From the George Mason Law School website:
March 6, 2006: By an 8-0 margin, the Supreme Court decided that Congress can give the military a statutory right to recruit prospective lawyers at law schools whose universities receive federal aid, grants or contracts. Rumsfeld v. FAIR, No. 04-1152.
The Court’s decision closely follows the amicus brief filed by members of the George Mason law school community — the only members of the national community of law schools to brief the case in behalf of the armed services. Several dozen amicus briefs were filed on the losing side (including briefs in behalf of the professors at Yale University, Harvard University, Columbia University, New York University, Cornell University and the University of Pennsylvania), arguing that the Solomon Amendment’s requirement of equal access for military recruiters was unconstitutional under the First Amendment.
The George Mason brief was signed by Dean Daniel Polsby and Professors Nelson Lund and Joseph Zengerle in behalf of four other George Mason professors, seven George Mason law students, and some eighty professors and students from other law schools. Lead counsel on the George Mason brief was Will Consovoy, ’01, along with Andrew McBride and Wiley, Rein & Fielding.
Dean Dan Polsby of George Mason Law School comments to Powerline:
This is really a stinging rebuke, not only to FAIR but to an entire industry that has become complacent and self-indulgent. Many law professors really do believe, with the late Justice Brennan, that their own strongly-held policy preferences are all encoded somehow in the Constitution. This is a timely reminder that it just isn’t so.

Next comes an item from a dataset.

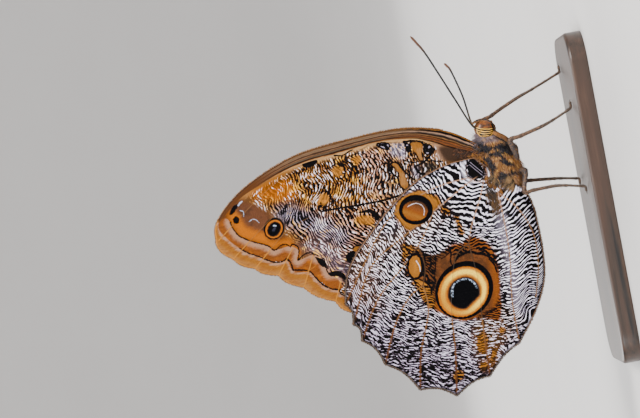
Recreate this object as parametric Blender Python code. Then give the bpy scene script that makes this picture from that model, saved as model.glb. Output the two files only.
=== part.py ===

Meanwhile, from Georgetown’s web site, solomonresponse.org:
The Supreme Court’s opinion in Rumsfeld v. FAIR is a call to arms to law school administrations across the country to vocally demonstrate their oppostion to the military’s “Don’t Ask, Don’t Tell” policy. Please visit the Protest & Amelioration section for more information.
Update:
Avery Katz of Columbia writes (in response to Dean Polsby’s comment) to clarify that the Columbia law faculty brief (as distinguished from the Columbia University brief), as well as a similar brief by the Harvard law faculty (again, distinguished from the University), “was not based on any constitutional
issue, but instead made a statutory argument based on the text of the
Solomon amendment itself.” The opinion, of course, considered and rejected that statutory argument as well.